Loris Malaguzzi, the founder of the Reggio Emilia approach, wrote a poem that is at the centre of the Reggio Emilia philosophical approach to learning: 

The child

is made of one hundred.

The child has

a hundred languages

a hundred hands

a hundred thoughts

a hundred ways of thinking

of playing, of speaking.

A hundred always a hundred

ways of listening

of marveling of loving

a hundred joys

for singing and understanding

a hundred worlds

to discover

a hundred worlds

to invent

a hundred worlds

to dream.

The child has

a hundred languages

(and a hundred hundred hundred more)

but they steal ninety-nine.

The school and the culture

separate the head from the body.

They tell the child:

to think without hands

to do without head

to listen and not to speak

to understand without joy

to love and to marvel

only at Easter and Christmas.

They tell the child:

to discover the world already there

and of the hundred

they steal ninety-nine.

They tell the child:

that work and play

reality and fantasy

science and imagination

sky and earth

reason and dream

are things

that do not belong together.

And thus they tell the child

that the hundred is not there.

The child says:

No way. The hundred is there.

Loris Malaguzzi  

(translated by Lella Gandini)

The child, as a human being, has a hundred languages: a hundred ways of thinking, expressing themself, understanding, meeting the other through a thought that intertwines and does not separate the dimensions of experience. The hundred languages ​​are a metaphor of the extraordinary potential of children, of cognitive and creative processes, of the multiple forms with which life manifests itself and knowledge is built.

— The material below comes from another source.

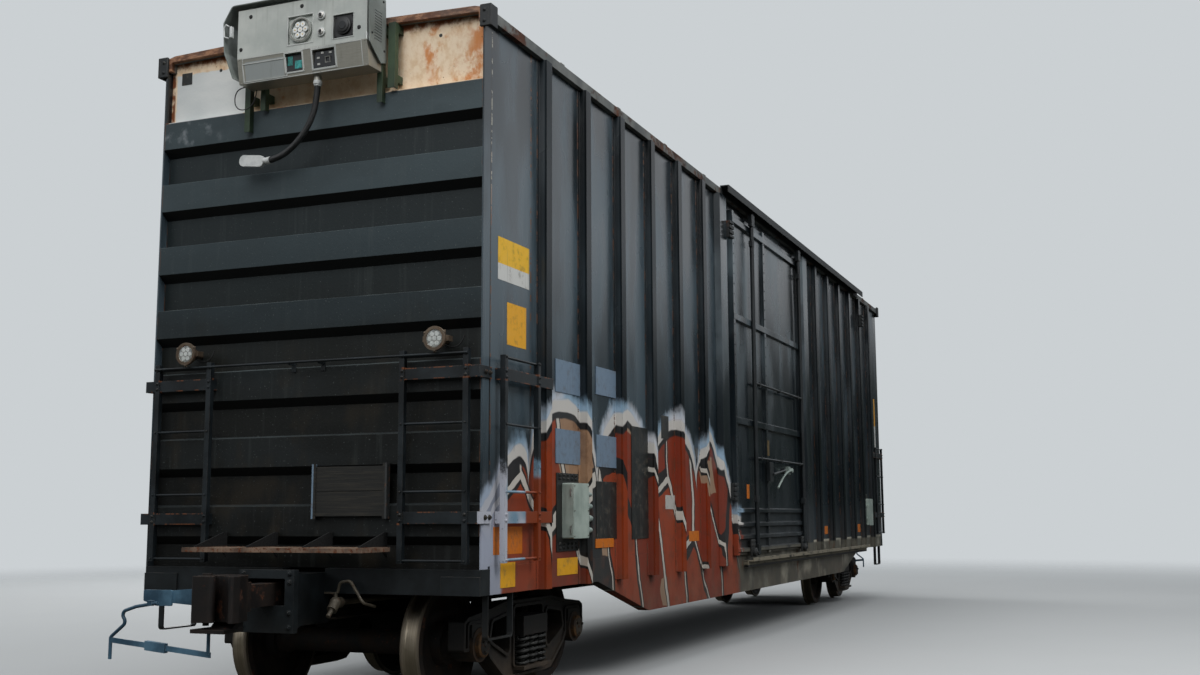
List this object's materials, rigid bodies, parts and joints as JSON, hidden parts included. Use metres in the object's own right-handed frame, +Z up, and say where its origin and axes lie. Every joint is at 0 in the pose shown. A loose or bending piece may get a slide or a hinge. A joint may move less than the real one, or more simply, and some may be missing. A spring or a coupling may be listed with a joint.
{
  "type": "railroad boxcar",
  "caption": "High steel boxcar with outside posts, plug doors, ribbed ends and fishbelly side sills, on swivelling two-axle trucks, with a sensor unit on one end.",
  "frame": {"origin": "midway between the trucks on the car's centre line, at the level of the wheel flanges' lowest points", "axes": "+X along the car, away from the end with the sensor unit; +Y to the car's left side; +Z up"},
  "size_m": [17.701, 3.21, 5.3648],
  "materials": {
    "side_paint": "weathered dark slate blue paint over steel sheet",
    "end_paint": "weathered dark blue-grey paint with a bare rusty band at the top",
    "door_paint": "dark weathered paint",
    "roof_steel": "galvanised steel with rust at the eaves",
    "track_steel": "black paint worn to rust on the running edges",
    "black_steel": "black painted steel",
    "underframe": "black paint under road dirt",
    "floor_steel": "worn steel floor",
    "rusty_casting": "bare casting with brown rust",
    "truck_casting": "cast steel under oily dirt",
    "spring_steel": "dark coil spring steel",
    "wheel_steel": "forged steel, bright on the tread and rusty on the plate",
    "platform_steel": "grating dulled with dust and rust",
    "lever_paint": "pale blue paint",
    "sensor_case": "light grey sheet metal",
    "sensor_frame": "olive grey paint",
    "hose_rubber": "black ribbed hose",
    "white_plastic": "white plastic",
    "lamp_glass": "clear lens over a silvered reflector",
    "board_wood": "weathered planks",
    "grey_box": "grey enclosure paint"
  },
  "bodies": {
    "carbody": {"centre_sill": "underframe", "strikers": "underframe", "coupler_a": "rusty_casting", "coupler_b": "rusty_casting", "body_bolsters": "underframe", "floor_beams": "underframe", "floor_stringers": "underframe", "floor_deck": "floor_steel", "roof": "roof_steel", "side_sill_right": "side_paint", "side_sill_left": "side_paint", "side_wall_a_right": "side_paint", "side_wall_b_right": "side_paint", "side_wall_a_left": "side_paint", "side_wall_b_left": "side_paint", "door_frame_right": "side_paint", "door_frame_left": "side_paint", "plug_door_right": "door_paint", "plug_door_left": "door_paint", "door_gear_right": "black_steel", "door_gear_left": "black_steel", "door_tracks_right": "track_steel", "door_tracks_left": "track_steel", "end_wall_a": "end_paint", "end_wall_b": "end_paint", "end_sills": "black_steel", "end_ladders_a": "black_steel", "end_ladders_b": "black_steel", "crossover_platform_a": "platform_steel", "crossover_platform_b": "platform_steel", "uncoupling_levers": "lever_paint", "side_ladders": "black_steel", "sill_steps": "black_steel", "air_reservoir": "underframe", "brake_valve": "rusty_casting", "brake_cylinder": "underframe", "brake_pipe": "underframe", "hand_brake_wheel": "black_steel", "hand_brake_gear": "black_steel", "sensor_housing": "sensor_case", "sensor_hood": "sensor_frame", "sensor_brackets": "sensor_frame", "sensor_hose": "hose_rubber", "hose_end": "white_plastic", "end_lamps": "lamp_glass", "placard_board": "board_wood", "junction_box": "grey_box"},
    "truck_a": {"side_frames_a": "truck_casting", "truck_bolster_a": "truck_casting", "truck_springs_a": "spring_steel", "brake_beams_a": "truck_casting"},
    "wheelset_a1": {"wheelset_a1": "wheel_steel"},
    "wheelset_a2": {"wheelset_a2": "wheel_steel"},
    "truck_b": {"side_frames_b": "truck_casting", "truck_bolster_b": "truck_casting", "truck_springs_b": "spring_steel", "brake_beams_b": "truck_casting"},
    "wheelset_b1": {"wheelset_b1": "wheel_steel"},
    "wheelset_b2": {"wheelset_b2": "wheel_steel"}
  },
  "joints": [
    {"name": "truck_a_swivel", "type": "hinge", "parent": "carbody", "child": "truck_a", "pos_m": [-6.14, 0, 0.665], "axis": [0, 0, 1], "range_deg": [-8, 8]},
    {"name": "wheelset_a1_roll", "type": "hinge", "parent": "truck_a", "child": "wheelset_a1", "pos_m": [-7.029, 0, 0.482], "axis": [0, 1, 0], "continuous": true},
    {"name": "wheelset_a2_roll", "type": "hinge", "parent": "truck_a", "child": "wheelset_a2", "pos_m": [-5.251, 0, 0.482], "axis": [0, 1, 0], "continuous": true},
    {"name": "truck_b_swivel", "type": "hinge", "parent": "carbody", "child": "truck_b", "pos_m": [6.14, 0, 0.665], "axis": [0, 0, 1], "range_deg": [-8, 8]},
    {"name": "wheelset_b1_roll", "type": "hinge", "parent": "truck_b", "child": "wheelset_b1", "pos_m": [5.251, 0, 0.482], "axis": [0, 1, 0], "continuous": true},
    {"name": "wheelset_b2_roll", "type": "hinge", "parent": "truck_b", "child": "wheelset_b2", "pos_m": [7.029, 0, 0.482], "axis": [0, 1, 0], "continuous": true}
  ]
}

Coupled with our Reggio Emilia approach to learning in the Early Childhood we facilitate four units of inquiry in each Early Childhood class. These units are conceptually driven and each address topics and concepts critical for the developmental progression of young learners.

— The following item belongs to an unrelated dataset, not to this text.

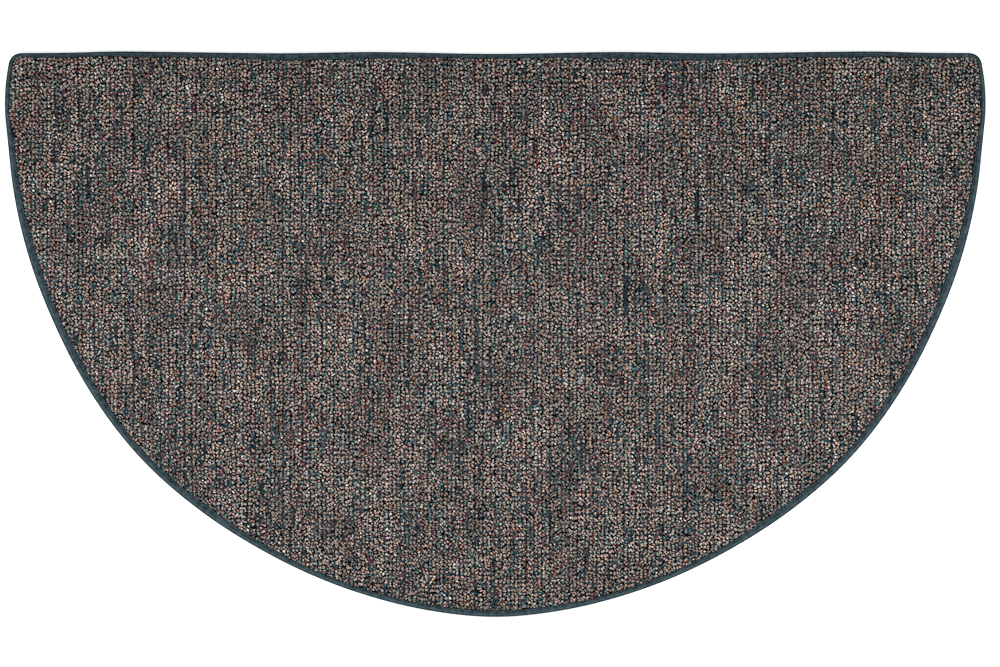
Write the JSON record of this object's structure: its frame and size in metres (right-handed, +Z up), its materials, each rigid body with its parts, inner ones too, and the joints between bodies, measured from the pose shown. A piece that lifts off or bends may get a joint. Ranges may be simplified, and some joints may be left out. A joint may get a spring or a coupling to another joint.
{
  "type": "half round hearth rug",
  "caption": "Half round hearth rug of speckled grey-brown loop pile carpet, bound all round with a dark slate tape, lying flat.",
  "frame": {"origin": "bottom centre of the bounding box, where the rug lies on the floor", "axes": "+X along the straight edge, +Y from the curved edge to the straight edge, +Z up out of the pile"},
  "size_m": [1.2194, 0.703, 0.009],
  "materials": {
    "loop_pile": "matte looped yarn, heather of taupe, grey and dark teal",
    "binding_tape": "matte woven tape"
  },
  "bodies": {
    "root": {"carpet": "loop_pile", "binding": "binding_tape"}
  },
  "joints": []
}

Early Childhood Grade levels:

Spring/Nursery 

Our 2 and 3 year old students collaborate together in a shared space with the support of one Italian language teacher and one English language teacher. This combined class allows flexibility for our youngest students to start school when they and their parents are ready. Our bilingual approach to the teaching staff supports each child’s individual language development profile at this early learning stage. We have highly experienced and qualified educators who facilitate play, songs, poems and creative experiences to develop intrinsic curiosity. Older students have the opportunity to become protagonists and leaders within this learning space. These young learners start their educational journey in a safe, welcoming, fun, calm and stimulating environment. 

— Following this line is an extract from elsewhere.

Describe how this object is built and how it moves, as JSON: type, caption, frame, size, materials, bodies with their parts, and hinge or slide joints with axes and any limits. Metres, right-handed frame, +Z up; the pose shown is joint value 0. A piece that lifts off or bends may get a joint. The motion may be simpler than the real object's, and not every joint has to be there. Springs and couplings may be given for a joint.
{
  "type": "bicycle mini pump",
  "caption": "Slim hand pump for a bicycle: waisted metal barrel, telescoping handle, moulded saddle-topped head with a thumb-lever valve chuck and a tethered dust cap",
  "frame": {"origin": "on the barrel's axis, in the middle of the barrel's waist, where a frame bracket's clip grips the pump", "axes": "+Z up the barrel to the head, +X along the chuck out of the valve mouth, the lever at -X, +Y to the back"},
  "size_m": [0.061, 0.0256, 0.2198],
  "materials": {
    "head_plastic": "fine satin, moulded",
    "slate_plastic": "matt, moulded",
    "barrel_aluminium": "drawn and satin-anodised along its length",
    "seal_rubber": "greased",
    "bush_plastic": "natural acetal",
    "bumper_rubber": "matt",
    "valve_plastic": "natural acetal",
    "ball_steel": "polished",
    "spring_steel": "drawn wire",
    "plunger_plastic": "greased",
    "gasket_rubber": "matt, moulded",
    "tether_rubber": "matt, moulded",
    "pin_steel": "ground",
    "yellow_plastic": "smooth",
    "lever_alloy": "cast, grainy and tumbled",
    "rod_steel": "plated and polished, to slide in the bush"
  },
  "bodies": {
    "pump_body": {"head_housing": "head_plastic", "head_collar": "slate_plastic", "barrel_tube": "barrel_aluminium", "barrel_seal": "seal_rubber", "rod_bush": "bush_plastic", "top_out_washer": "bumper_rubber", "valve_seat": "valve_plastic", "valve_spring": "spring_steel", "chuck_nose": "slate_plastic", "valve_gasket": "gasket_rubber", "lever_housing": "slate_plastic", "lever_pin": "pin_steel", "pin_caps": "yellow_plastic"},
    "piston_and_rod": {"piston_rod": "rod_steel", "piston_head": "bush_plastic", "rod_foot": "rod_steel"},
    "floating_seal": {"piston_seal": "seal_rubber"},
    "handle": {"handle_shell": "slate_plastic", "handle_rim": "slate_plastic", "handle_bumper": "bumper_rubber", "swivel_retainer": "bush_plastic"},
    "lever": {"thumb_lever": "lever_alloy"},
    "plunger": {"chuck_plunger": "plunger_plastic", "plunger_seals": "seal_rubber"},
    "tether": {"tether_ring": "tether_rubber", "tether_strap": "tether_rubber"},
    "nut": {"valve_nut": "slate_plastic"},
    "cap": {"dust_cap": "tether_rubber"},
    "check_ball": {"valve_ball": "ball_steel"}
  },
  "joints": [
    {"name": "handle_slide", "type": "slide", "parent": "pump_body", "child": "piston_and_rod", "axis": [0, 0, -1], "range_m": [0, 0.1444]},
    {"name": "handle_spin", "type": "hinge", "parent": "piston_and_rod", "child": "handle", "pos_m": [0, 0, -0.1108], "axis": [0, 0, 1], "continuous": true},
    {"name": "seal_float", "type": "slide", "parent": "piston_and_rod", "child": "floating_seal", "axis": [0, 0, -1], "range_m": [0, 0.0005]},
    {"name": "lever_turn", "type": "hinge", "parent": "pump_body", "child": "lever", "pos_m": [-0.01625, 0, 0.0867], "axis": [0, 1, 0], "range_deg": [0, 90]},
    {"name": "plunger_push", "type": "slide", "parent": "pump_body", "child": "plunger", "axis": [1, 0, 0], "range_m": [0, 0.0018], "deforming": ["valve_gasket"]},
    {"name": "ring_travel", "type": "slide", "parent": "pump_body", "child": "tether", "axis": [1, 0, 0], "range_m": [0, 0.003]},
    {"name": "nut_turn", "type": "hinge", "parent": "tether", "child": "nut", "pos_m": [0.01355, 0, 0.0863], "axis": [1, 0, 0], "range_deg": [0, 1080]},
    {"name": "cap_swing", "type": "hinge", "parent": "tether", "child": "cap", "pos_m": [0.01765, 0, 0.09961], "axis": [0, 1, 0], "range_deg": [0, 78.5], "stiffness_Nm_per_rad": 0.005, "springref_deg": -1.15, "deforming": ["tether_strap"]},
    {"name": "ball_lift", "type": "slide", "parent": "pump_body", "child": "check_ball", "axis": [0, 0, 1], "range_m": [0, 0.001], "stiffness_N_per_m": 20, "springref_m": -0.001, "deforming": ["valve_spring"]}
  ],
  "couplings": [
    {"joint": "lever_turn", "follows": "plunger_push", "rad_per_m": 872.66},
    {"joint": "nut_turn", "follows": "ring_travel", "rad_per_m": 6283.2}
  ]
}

The focus for our youngest two year old students is on the development of Reggio Emilia inspired values, mindsets and attributes such as curiosity, creativity, social interaction, building relationships and communication. As the students turn 3 years old we start to introduce units of inquiry that are conceptually driven and child centred.  From a simple topical perspective, these units can be described as celebrations, play, school, materials, friendships, emotions, homes and life cycles. 

Reception 

Our 4 year old students begin to progress fast in their language learning in both English and Italian as they are exposed to more English phonics teaching, vocabulary development and build their confidence with oral communication. We start to facilitate school trips to expose and extend learning environments and use SeeSaw as a window into the classroom for parents to connect with daily learning experiences. The four units of inquiry in Reception class focus on communities, imagery, light and dark and ecosystems. 

Prep

Our 5 year old students continue their English phonics understanding and complete a comprehensive study to be able to match spoken sounds with written letters and combinations of letters. In Prep, Italian lessons are introduced for three hours a week. Facilitated by a mother tongue, highly experienced Italian teacher, the students start their written language learning in Italian and English. The Prep class takes trips, invites guest speakers and continues to develop autonomy and relational learning through four units of inquiry into stories, senses, food systems and measurement.